| THE TASK |
Extract the data exactly, missing nothing.

| THE DATA |
------------------------
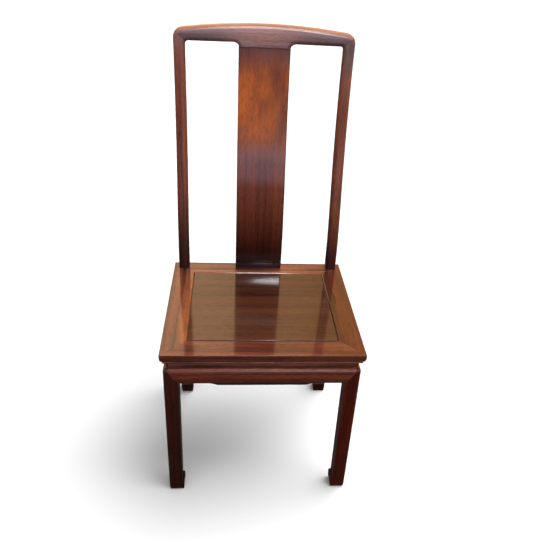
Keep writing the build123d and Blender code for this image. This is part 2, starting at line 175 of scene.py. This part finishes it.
looks = {
    "seat_panel": {"tone": (0.46, 0.49, 0.38), "contrast": 0.55, "amber": 0.05, "haze": 0.09},
    "seat_front_rail": {"tone": (1.15, 0.95, 0.85), "amber": 0.25, "haze": 0.08, "paintedLightBelow": paintedBeadHighlight},
    "seat_left_rail": {"grain": "y", "tone": (1.2, 1.1, 0.9), "amber": 0.4, "haze": 0.08,
                       "paintedLightBelow": paintedBeadHighlight},
    "seat_right_rail": {"grain": "y", "tone": (0.7, 0.5, 0.4), "amber": 0.2, "haze": 0.08,
                        "paintedLightBelow": paintedBeadHighlight},
    "seat_back_rail": {"tone": (1.55, 1.42, 1.45), "haze": 0.08, "paintedLightBelow": paintedBeadHighlight},
    "seat_batten": {"grain": "y"},
    "waist": {"tone": (2.4, 2.4, 2.6)},
    "waist_left": {"grain": "y"},
    "waist_right": {"grain": "y"},
    # Darker below a height, toward the apron's lower edge, the legs' feet and the foot of the back,
    # is painted shade.
    "apron": {"tone": (2.1, 1.65, 1.6), "contrast": 0.7, "amber": 0.2, "lacquer": 0.22, "haze": 0.35,
              "paintedLightBelow": (0.350, 0.372, (0.40, 0.50, 0.55))},
    "apron_left": {"grain": "y"},
    "apron_right": {"grain": "y"},
    "leg": {"grain": "z", "tone": (0.55, 0.30, 0.24), "contrast": 0.6, "amber": 0.0, "lacquer": 0.5,
            "paintedLightBelow": (0.0, 0.36, (0.6, 0.6, 0.6))},
    # The front legs' different tones are painted light: the left one darker as in shade, the right
    # one redder as lit.
    "leg_front_left": {"tone": (0.46, 0.32, 0.34)},
    "leg_front_right": {"tone": (0.92, 0.36, 0.24)},
    "back_post": {"grain": "z", "depth": 0.2, "tone": (3.3, 3.25, 3.25), "contrast": 0.5,
                  "lacquer": 0.6, "haze": 0.2, "paintedLightBelow": (0.44, 0.80, (0.13, 0.07, 0.07)),
                  "paintedSheen": ((0.86, 0.98, 0.5), (0.95, 1.02, 0.9))},
    # The heads of the back posts are tinted as painted sheen, bluer on the left and less red on the
    # right.
    "back_post_left": {"head": (0.98, 1.03, (0.95, 1.20, 1.40))},
    "back_post_right": {"head": (0.92, 1.0, (0.62, 0.92, 0.98))},
    "back_splat": {"grain": "z", "depth": 0.15, "tone": (1.85, 1.30, 0.90), "contrast": 0.38,
                   "amber": 1.08, "amberFrom": (0.73, 0.84), "amberTo": (0.92, 1.0),
                   "lacquer": 0.62, "lacquerIndex": 1.6, "haze": 0.08, "dull": (0.482, 0.62, 1.6),
                   "paintedLightBelow": (0.44, 0.69, (0.11, 0.07, 0.08)),
                   "paintedSheen": ((0.66, 0.70, 0.8), (0.74, 0.785, -0.8), (0.93, 1.0, 0.7))},
    # The crest rail's bluer tone is partly painted sheen.
    "crest_rail": {"depth": 0.3, "tone": (1.45, 1.9, 2.45), "contrast": 0.5, "amber": 0.05,
                   "lacquer": 0.6, "haze": 0.28, "paintedMiddleLight": 2.9, "paintedSheen": ((0.86, 0.90, 0.8),),
                   "paintedTopLight": 1.0, "highlightBand": (0.10, 1.029, 1.038)},
}

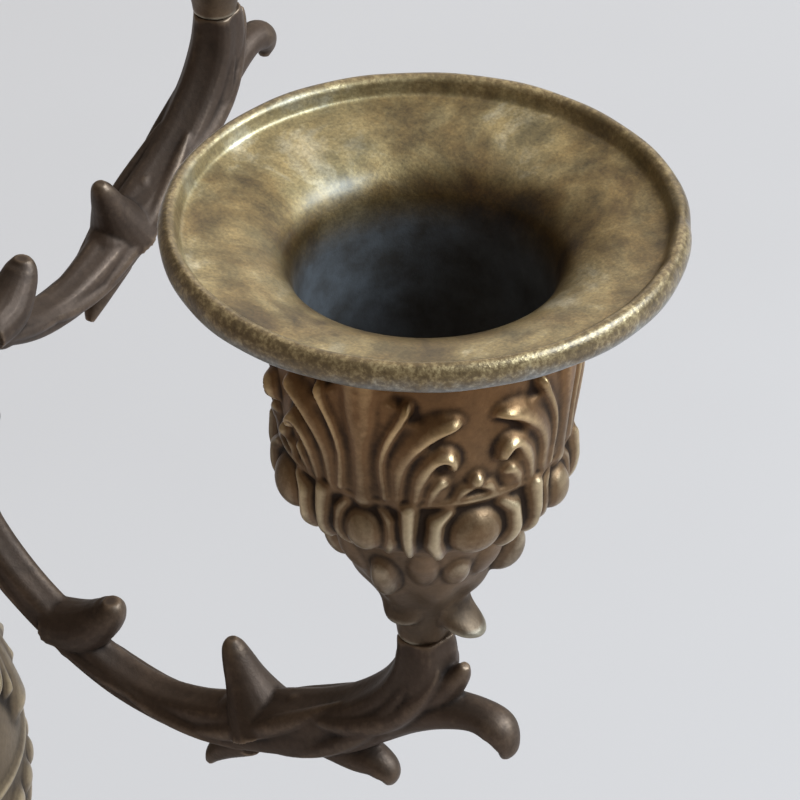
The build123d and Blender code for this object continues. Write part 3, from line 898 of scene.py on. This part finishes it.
------------------------
| COMPLETE RESPONSE |
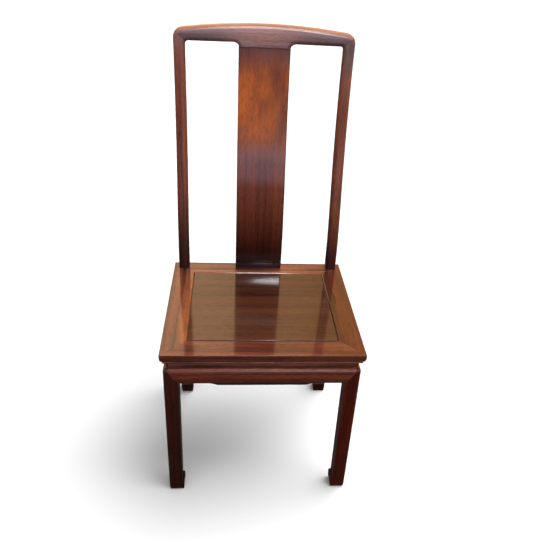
Keep writing the build123d and Blender code for this image. This is part 2, starting at line 175 of scene.py. This part finishes it.
looks = {
    "seat_panel": {"tone": (0.46, 0.49, 0.38), "contrast": 0.55, "amber": 0.05, "haze": 0.09},
    "seat_front_rail": {"tone": (1.15, 0.95, 0.85), "amber": 0.25, "haze": 0.08, "paintedLightBelow": paintedBeadHighlight},
    "seat_left_rail": {"grain": "y", "tone": (1.2, 1.1, 0.9), "amber": 0.4, "haze": 0.08,
                       "paintedLightBelow": paintedBeadHighlight},
    "seat_right_rail": {"grain": "y", "tone": (0.7, 0.5, 0.4), "amber": 0.2, "haze": 0.08,
                        "paintedLightBelow": paintedBeadHighlight},
    "seat_back_rail": {"tone": (1.55, 1.42, 1.45), "haze": 0.08, "paintedLightBelow": paintedBeadHighlight},
    "seat_batten": {"grain": "y"},
    "waist": {"tone": (2.4, 2.4, 2.6)},
    "waist_left": {"grain": "y"},
    "waist_right": {"grain": "y"},
    # Darker below a height, toward the apron's lower edge, the legs' feet and the foot of the back,
    # is painted shade.
    "apron": {"tone": (2.1, 1.65, 1.6), "contrast": 0.7, "amber": 0.2, "lacquer": 0.22, "haze": 0.35,
              "paintedLightBelow": (0.350, 0.372, (0.40, 0.50, 0.55))},
    "apron_left": {"grain": "y"},
    "apron_right": {"grain": "y"},
    "leg": {"grain": "z", "tone": (0.55, 0.30, 0.24), "contrast": 0.6, "amber": 0.0, "lacquer": 0.5,
            "paintedLightBelow": (0.0, 0.36, (0.6, 0.6, 0.6))},
    # The front legs' different tones are painted light: the left one darker as in shade, the right
    # one redder as lit.
    "leg_front_left": {"tone": (0.46, 0.32, 0.34)},
    "leg_front_right": {"tone": (0.92, 0.36, 0.24)},
    "back_post": {"grain": "z", "depth": 0.2, "tone": (3.3, 3.25, 3.25), "contrast": 0.5,
                  "lacquer": 0.6, "haze": 0.2, "paintedLightBelow": (0.44, 0.80, (0.13, 0.07, 0.07)),
                  "paintedSheen": ((0.86, 0.98, 0.5), (0.95, 1.02, 0.9))},
    # The heads of the back posts are tinted as painted sheen, bluer on the left and less red on the
    # right.
    "back_post_left": {"head": (0.98, 1.03, (0.95, 1.20, 1.40))},
    "back_post_right": {"head": (0.92, 1.0, (0.62, 0.92, 0.98))},
    "back_splat": {"grain": "z", "depth": 0.15, "tone": (1.85, 1.30, 0.90), "contrast": 0.38,
                   "amber": 1.08, "amberFrom": (0.73, 0.84), "amberTo": (0.92, 1.0),
                   "lacquer": 0.62, "lacquerIndex": 1.6, "haze": 0.08, "dull": (0.482, 0.62, 1.6),
                   "paintedLightBelow": (0.44, 0.69, (0.11, 0.07, 0.08)),
                   "paintedSheen": ((0.66, 0.70, 0.8), (0.74, 0.785, -0.8), (0.93, 1.0, 0.7))},
    # The crest rail's bluer tone is partly painted sheen.
    "crest_rail": {"depth": 0.3, "tone": (1.45, 1.9, 2.45), "contrast": 0.5, "amber": 0.05,
                   "lacquer": 0.6, "haze": 0.28, "paintedMiddleLight": 2.9, "paintedSheen": ((0.86, 0.90, 0.8),),
                   "paintedTopLight": 1.0, "highlightBand": (0.10, 1.029, 1.038)},
}

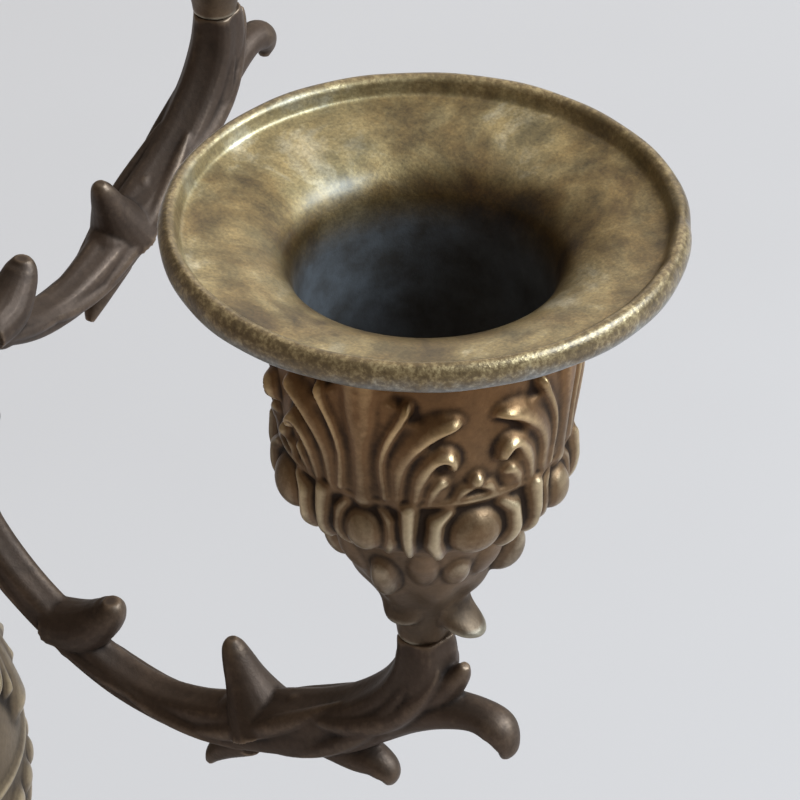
The build123d and Blender code for this object continues. Write part 3, from line 898 of scene.py on. This part finishes it.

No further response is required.